WHAT IS REQUIRED:
Quote every line below exactly as it reads.

SOURCE EXCERPT:
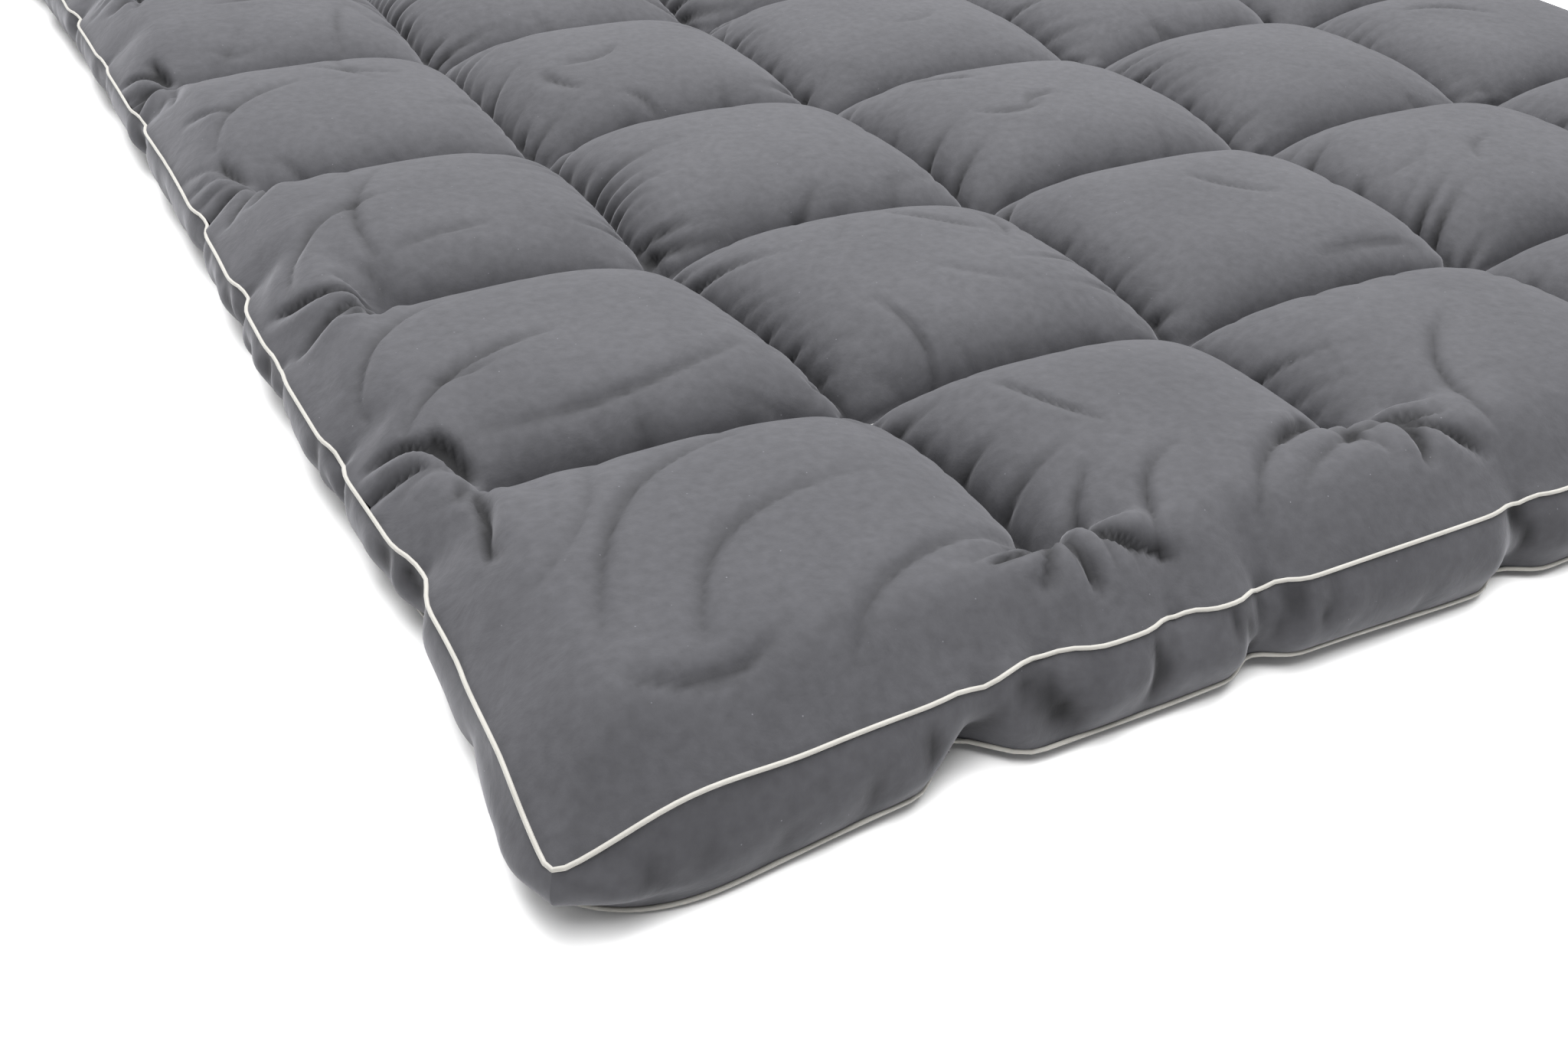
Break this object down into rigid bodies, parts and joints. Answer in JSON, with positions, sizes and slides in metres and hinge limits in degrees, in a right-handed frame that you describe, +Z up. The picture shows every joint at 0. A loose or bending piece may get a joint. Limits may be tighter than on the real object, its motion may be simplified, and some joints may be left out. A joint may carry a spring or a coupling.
{
  "type": "futon mattress",
  "caption": "Box-edge quilted mattress topper with puffed pockets, piped side seams, inner cloth walls, loose fill and an elastic strap at each corner.",
  "frame": {"origin": "middle of the underside, on the plane that it lies on", "axes": "+X across the mattress to its right, +Y along its length to its back, +Z up"},
  "size_m": [1.409, 2.009, 0.09],
  "materials": {
    "cover": "brushed microfibre, soft sheen",
    "piping": "plain cotton bias tape",
    "piping_cord": "twisted cotton",
    "baffle": "thin non-woven cloth",
    "fill": "loose down-like fibre",
    "strap": "ruffled casing over elastic"
  },
  "bodies": {
    "mattress": {"top_panel": "cover", "bottom_panel": "cover", "gusset_front": "cover", "gusset_right": "cover", "gusset_back": "cover", "gusset_left": "cover", "piping_top_tape": "piping", "piping_top_cord": "piping_cord", "piping_bottom_tape": "piping", "piping_bottom_cord": "piping_cord", "lengthwise_baffle_1": "baffle", "lengthwise_baffle_2": "baffle", "lengthwise_baffle_3": "baffle", "lengthwise_baffle_4": "baffle", "crosswise_baffles": "baffle", "fill_1_1": "fill", "fill_1_2": "fill", "fill_1_3": "fill", "fill_1_4": "fill", "fill_1_5": "fill", "fill_2_1": "fill", "fill_2_2": "fill", "fill_2_3": "fill", "fill_2_4": "fill", "fill_2_5": "fill", "fill_3_1": "fill", "fill_3_2": "fill", "fill_3_3": "fill", "fill_3_4": "fill", "fill_3_5": "fill", "fill_4_1": "fill", "fill_4_2": "fill", "fill_4_3": "fill", "fill_4_4": "fill", "fill_4_5": "fill", "fill_5_1": "fill", "fill_5_2": "fill", "fill_5_3": "fill", "fill_5_4": "fill", "fill_5_5": "fill", "fill_6_1": "fill", "fill_6_2": "fill", "fill_6_3": "fill", "fill_6_4": "fill", "fill_6_5": "fill", "fill_7_1": "fill", "fill_7_2": "fill", "fill_7_3": "fill", "fill_7_4": "fill", "fill_7_5": "fill", "fill_8_1": "fill", "fill_8_2": "fill", "fill_8_3": "fill", "fill_8_4": "fill", "fill_8_5": "fill"},
    "strap_front_left": {"strap_front_left": "strap"},
    "strap_front_right": {"strap_front_right": "strap"},
    "strap_back_left": {"strap_back_left": "strap"},
    "strap_back_right": {"strap_back_right": "strap"}
  },
  "joints": [
    {"name": "strap_front_left_swing", "type": "hinge", "parent": "mattress", "child": "strap_front_left", "pos_m": [-0.615, -0.915, 0.00105], "axis": [-0.7071, 0.7071, 0], "range_deg": [0, 90]},
    {"name": "strap_front_right_swing", "type": "hinge", "parent": "mattress", "child": "strap_front_right", "pos_m": [0.615, -0.915, 0.00105], "axis": [-0.7071, -0.7071, 0], "range_deg": [0, 90]},
    {"name": "strap_back_left_swing", "type": "hinge", "parent": "mattress", "child": "strap_back_left", "pos_m": [-0.615, 0.915, 0.00105], "axis": [0.7071, 0.7071, 0], "range_deg": [0, 90]},
    {"name": "strap_back_right_swing", "type": "hinge", "parent": "mattress", "child": "strap_back_right", "pos_m": [0.615, 0.915, 0.00105], "axis": [0.7071, -0.7071, 0], "range_deg": [0, 90]}
  ]
}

RESPONSE TO THE TASK:
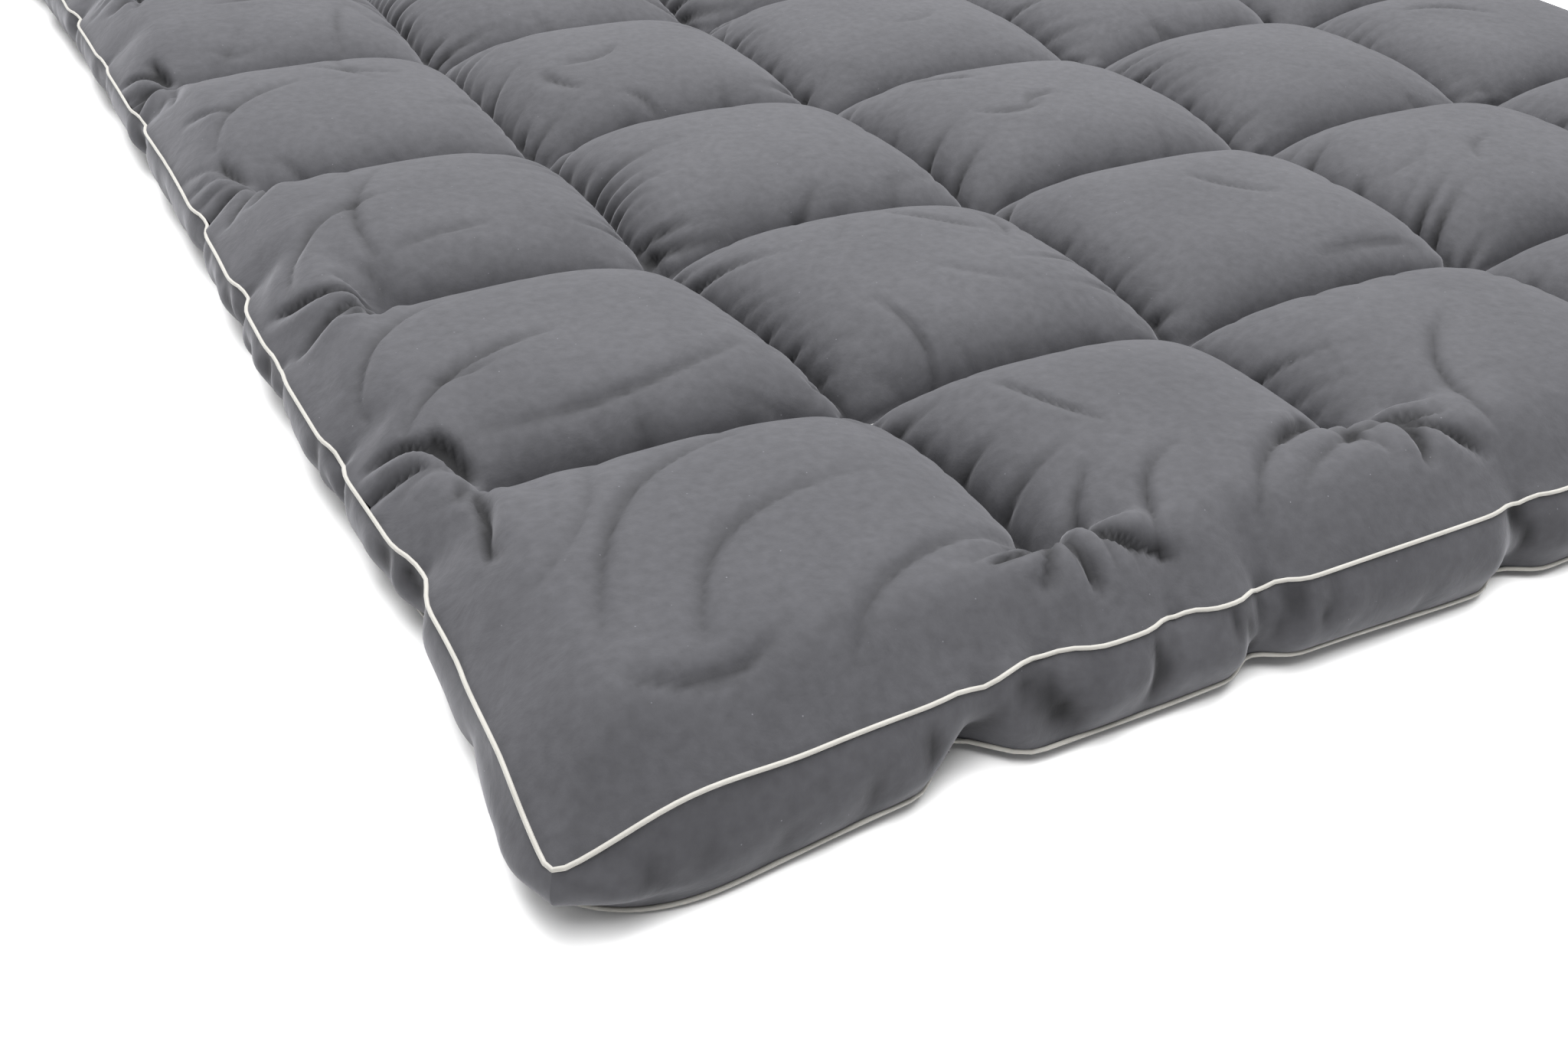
Break this object down into rigid bodies, parts and joints. Answer in JSON, with positions, sizes and slides in metres and hinge limits in degrees, in a right-handed frame that you describe, +Z up. The picture shows every joint at 0. A loose or bending piece may get a joint. Limits may be tighter than on the real object, its motion may be simplified, and some joints may be left out. A joint may carry a spring or a coupling.
{
  "type": "futon mattress",
  "caption": "Box-edge quilted mattress topper with puffed pockets, piped side seams, inner cloth walls, loose fill and an elastic strap at each corner.",
  "frame": {"origin": "middle of the underside, on the plane that it lies on", "axes": "+X across the mattress to its right, +Y along its length to its back, +Z up"},
  "size_m": [1.409, 2.009, 0.09],
  "materials": {
    "cover": "brushed microfibre, soft sheen",
    "piping": "plain cotton bias tape",
    "piping_cord": "twisted cotton",
    "baffle": "thin non-woven cloth",
    "fill": "loose down-like fibre",
    "strap": "ruffled casing over elastic"
  },
  "bodies": {
    "mattress": {"top_panel": "cover", "bottom_panel": "cover", "gusset_front": "cover", "gusset_right": "cover", "gusset_back": "cover", "gusset_left": "cover", "piping_top_tape": "piping", "piping_top_cord": "piping_cord", "piping_bottom_tape": "piping", "piping_bottom_cord": "piping_cord", "lengthwise_baffle_1": "baffle", "lengthwise_baffle_2": "baffle", "lengthwise_baffle_3": "baffle", "lengthwise_baffle_4": "baffle", "crosswise_baffles": "baffle", "fill_1_1": "fill", "fill_1_2": "fill", "fill_1_3": "fill", "fill_1_4": "fill", "fill_1_5": "fill", "fill_2_1": "fill", "fill_2_2": "fill", "fill_2_3": "fill", "fill_2_4": "fill", "fill_2_5": "fill", "fill_3_1": "fill", "fill_3_2": "fill", "fill_3_3": "fill", "fill_3_4": "fill", "fill_3_5": "fill", "fill_4_1": "fill", "fill_4_2": "fill", "fill_4_3": "fill", "fill_4_4": "fill", "fill_4_5": "fill", "fill_5_1": "fill", "fill_5_2": "fill", "fill_5_3": "fill", "fill_5_4": "fill", "fill_5_5": "fill", "fill_6_1": "fill", "fill_6_2": "fill", "fill_6_3": "fill", "fill_6_4": "fill", "fill_6_5": "fill", "fill_7_1": "fill", "fill_7_2": "fill", "fill_7_3": "fill", "fill_7_4": "fill", "fill_7_5": "fill", "fill_8_1": "fill", "fill_8_2": "fill", "fill_8_3": "fill", "fill_8_4": "fill", "fill_8_5": "fill"},
    "strap_front_left": {"strap_front_left": "strap"},
    "strap_front_right": {"strap_front_right": "strap"},
    "strap_back_left": {"strap_back_left": "strap"},
    "strap_back_right": {"strap_back_right": "strap"}
  },
  "joints": [
    {"name": "strap_front_left_swing", "type": "hinge", "parent": "mattress", "child": "strap_front_left", "pos_m": [-0.615, -0.915, 0.00105], "axis": [-0.7071, 0.7071, 0], "range_deg": [0, 90]},
    {"name": "strap_front_right_swing", "type": "hinge", "parent": "mattress", "child": "strap_front_right", "pos_m": [0.615, -0.915, 0.00105], "axis": [-0.7071, -0.7071, 0], "range_deg": [0, 90]},
    {"name": "strap_back_left_swing", "type": "hinge", "parent": "mattress", "child": "strap_back_left", "pos_m": [-0.615, 0.915, 0.00105], "axis": [0.7071, 0.7071, 0], "range_deg": [0, 90]},
    {"name": "strap_back_right_swing", "type": "hinge", "parent": "mattress", "child": "strap_back_right", "pos_m": [0.615, 0.915, 0.00105], "axis": [0.7071, -0.7071, 0], "range_deg": [0, 90]}
  ]
}